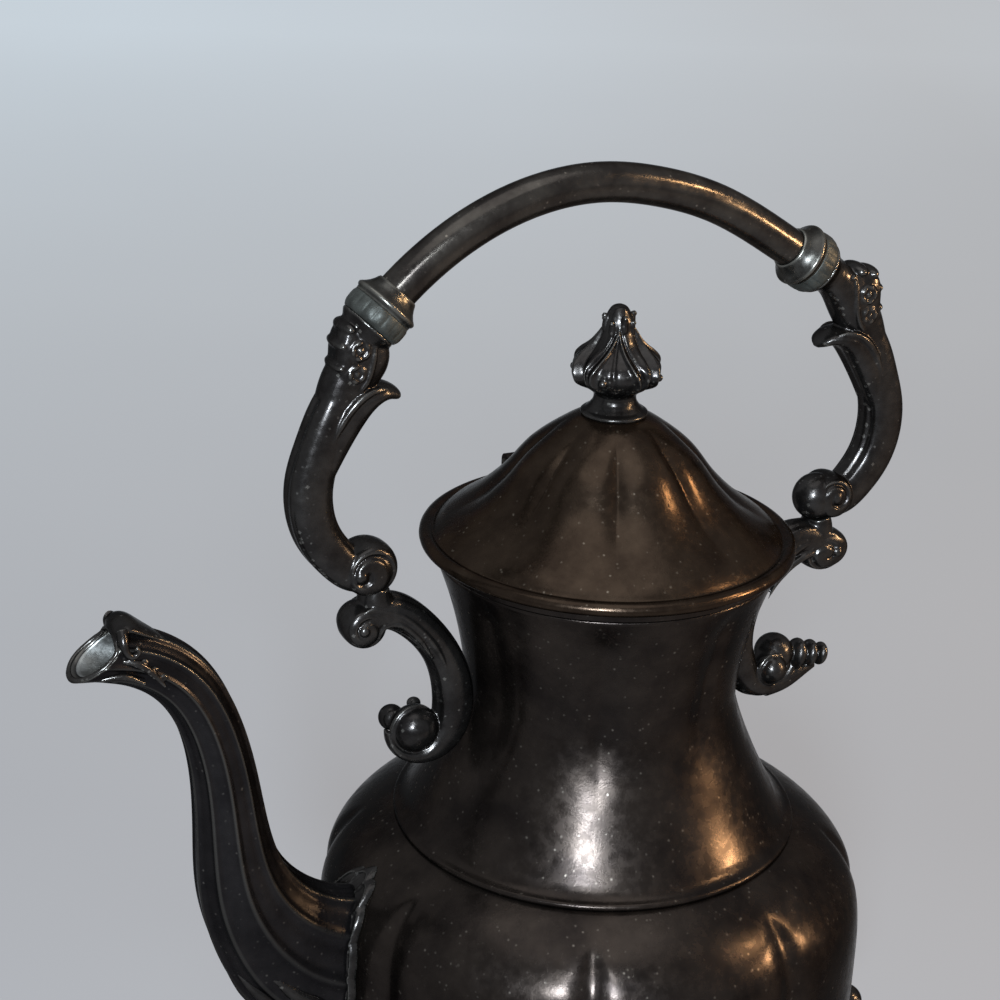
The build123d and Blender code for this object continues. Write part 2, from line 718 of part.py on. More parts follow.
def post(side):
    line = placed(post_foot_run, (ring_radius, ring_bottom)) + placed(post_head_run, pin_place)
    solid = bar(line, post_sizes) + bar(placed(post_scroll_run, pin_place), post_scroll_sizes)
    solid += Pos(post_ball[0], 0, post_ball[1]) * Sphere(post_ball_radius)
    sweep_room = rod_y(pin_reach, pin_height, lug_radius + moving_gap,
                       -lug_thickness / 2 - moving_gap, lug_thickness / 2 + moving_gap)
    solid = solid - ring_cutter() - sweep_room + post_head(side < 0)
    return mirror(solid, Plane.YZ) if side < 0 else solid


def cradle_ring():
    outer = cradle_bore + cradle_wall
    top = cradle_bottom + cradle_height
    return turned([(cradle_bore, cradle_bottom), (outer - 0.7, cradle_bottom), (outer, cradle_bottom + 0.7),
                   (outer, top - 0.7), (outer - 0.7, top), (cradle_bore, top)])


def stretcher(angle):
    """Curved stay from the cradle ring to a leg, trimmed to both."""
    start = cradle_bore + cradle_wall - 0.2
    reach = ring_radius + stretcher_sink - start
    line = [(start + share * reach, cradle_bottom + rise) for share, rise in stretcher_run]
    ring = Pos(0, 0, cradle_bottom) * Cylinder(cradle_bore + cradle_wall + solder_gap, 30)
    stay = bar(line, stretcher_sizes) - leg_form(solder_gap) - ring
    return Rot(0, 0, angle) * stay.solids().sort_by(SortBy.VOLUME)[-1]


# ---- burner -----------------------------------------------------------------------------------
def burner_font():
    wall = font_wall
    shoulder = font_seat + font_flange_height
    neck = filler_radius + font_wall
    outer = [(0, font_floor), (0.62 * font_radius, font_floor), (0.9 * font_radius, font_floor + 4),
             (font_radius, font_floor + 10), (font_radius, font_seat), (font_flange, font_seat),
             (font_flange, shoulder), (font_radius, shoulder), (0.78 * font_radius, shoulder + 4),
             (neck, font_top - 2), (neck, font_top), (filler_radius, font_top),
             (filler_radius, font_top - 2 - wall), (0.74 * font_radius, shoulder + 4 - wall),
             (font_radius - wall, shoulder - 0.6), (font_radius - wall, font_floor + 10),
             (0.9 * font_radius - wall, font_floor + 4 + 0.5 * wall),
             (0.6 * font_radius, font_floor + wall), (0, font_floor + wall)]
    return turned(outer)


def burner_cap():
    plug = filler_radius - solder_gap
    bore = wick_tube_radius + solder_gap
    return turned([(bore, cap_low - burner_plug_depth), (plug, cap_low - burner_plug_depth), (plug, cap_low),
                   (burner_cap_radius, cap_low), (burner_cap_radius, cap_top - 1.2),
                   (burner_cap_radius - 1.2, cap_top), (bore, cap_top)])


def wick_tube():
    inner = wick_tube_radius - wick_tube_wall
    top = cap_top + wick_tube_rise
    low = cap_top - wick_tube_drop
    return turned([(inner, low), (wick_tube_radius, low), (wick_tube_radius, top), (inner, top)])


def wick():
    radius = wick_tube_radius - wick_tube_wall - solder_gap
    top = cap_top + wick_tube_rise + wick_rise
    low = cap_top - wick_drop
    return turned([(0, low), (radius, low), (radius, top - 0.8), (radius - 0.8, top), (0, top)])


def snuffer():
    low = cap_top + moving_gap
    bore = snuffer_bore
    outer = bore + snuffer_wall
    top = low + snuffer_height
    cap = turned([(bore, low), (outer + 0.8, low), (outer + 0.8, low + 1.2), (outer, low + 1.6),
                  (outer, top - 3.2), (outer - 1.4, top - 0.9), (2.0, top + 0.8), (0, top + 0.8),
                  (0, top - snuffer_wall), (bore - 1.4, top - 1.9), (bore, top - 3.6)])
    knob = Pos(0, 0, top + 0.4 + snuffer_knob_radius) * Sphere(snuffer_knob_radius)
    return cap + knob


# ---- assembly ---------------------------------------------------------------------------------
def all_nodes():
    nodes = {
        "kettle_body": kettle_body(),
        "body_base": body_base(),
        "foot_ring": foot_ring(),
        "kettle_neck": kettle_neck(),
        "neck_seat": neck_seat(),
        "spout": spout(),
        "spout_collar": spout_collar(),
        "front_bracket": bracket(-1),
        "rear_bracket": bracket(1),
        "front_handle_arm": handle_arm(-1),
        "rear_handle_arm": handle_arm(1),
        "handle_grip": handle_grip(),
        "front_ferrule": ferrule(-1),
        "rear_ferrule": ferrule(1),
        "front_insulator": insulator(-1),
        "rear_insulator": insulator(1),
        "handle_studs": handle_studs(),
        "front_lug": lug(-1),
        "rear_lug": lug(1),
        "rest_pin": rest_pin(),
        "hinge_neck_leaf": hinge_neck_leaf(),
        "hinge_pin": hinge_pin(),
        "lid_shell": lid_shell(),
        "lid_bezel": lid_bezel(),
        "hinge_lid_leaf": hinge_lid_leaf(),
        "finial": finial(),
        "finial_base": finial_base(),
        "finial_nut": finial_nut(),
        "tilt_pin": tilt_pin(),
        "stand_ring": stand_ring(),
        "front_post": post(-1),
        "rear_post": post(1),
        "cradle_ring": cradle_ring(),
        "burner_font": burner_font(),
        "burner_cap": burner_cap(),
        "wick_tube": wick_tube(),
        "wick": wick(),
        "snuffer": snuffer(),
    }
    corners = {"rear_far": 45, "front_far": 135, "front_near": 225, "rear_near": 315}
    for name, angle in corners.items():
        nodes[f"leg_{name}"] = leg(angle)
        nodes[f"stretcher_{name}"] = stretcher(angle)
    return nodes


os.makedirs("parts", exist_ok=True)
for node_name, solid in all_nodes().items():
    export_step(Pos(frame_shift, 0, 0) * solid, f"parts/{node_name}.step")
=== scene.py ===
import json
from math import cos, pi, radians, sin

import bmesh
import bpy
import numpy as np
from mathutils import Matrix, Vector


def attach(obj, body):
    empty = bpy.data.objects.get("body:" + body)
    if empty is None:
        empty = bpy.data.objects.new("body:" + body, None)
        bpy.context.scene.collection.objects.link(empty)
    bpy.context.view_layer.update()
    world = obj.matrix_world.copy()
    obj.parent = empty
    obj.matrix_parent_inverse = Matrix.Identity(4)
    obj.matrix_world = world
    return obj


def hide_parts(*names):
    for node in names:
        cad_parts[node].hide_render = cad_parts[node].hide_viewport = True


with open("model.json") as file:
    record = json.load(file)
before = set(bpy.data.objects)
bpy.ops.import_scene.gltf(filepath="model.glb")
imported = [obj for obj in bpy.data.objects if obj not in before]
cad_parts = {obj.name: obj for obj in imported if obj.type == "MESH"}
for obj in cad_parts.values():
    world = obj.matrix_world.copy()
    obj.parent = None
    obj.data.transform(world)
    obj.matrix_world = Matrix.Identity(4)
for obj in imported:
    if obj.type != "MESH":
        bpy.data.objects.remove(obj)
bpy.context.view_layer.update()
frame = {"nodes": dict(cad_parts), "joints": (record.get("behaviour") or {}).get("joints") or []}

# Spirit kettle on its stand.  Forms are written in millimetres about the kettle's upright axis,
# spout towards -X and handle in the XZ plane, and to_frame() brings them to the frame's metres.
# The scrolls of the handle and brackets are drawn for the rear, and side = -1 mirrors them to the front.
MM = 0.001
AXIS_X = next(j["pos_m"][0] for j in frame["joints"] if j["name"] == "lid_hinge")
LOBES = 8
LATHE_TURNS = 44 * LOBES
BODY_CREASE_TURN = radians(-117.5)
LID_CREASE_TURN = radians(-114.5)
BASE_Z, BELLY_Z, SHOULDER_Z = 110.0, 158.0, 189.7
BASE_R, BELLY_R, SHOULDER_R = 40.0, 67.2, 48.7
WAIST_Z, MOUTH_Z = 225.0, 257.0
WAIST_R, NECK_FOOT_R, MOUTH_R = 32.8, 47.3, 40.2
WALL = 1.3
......
■ **Instructions to follow**
Print the lines from the line containing "bpy.context.scene.collection.objects.link(empty)" to the line containing "for node in", both ends included, exactly and with nothing added.

■ **Solution**
        bpy.context.scene.collection.objects.link(empty)
    bpy.context.view_layer.update()
    world = obj.matrix_world.copy()
    obj.parent = empty
    obj.matrix_parent_inverse = Matrix.Identity(4)
    obj.matrix_world = world
    return obj


def hide_parts(*names):
    for node in names:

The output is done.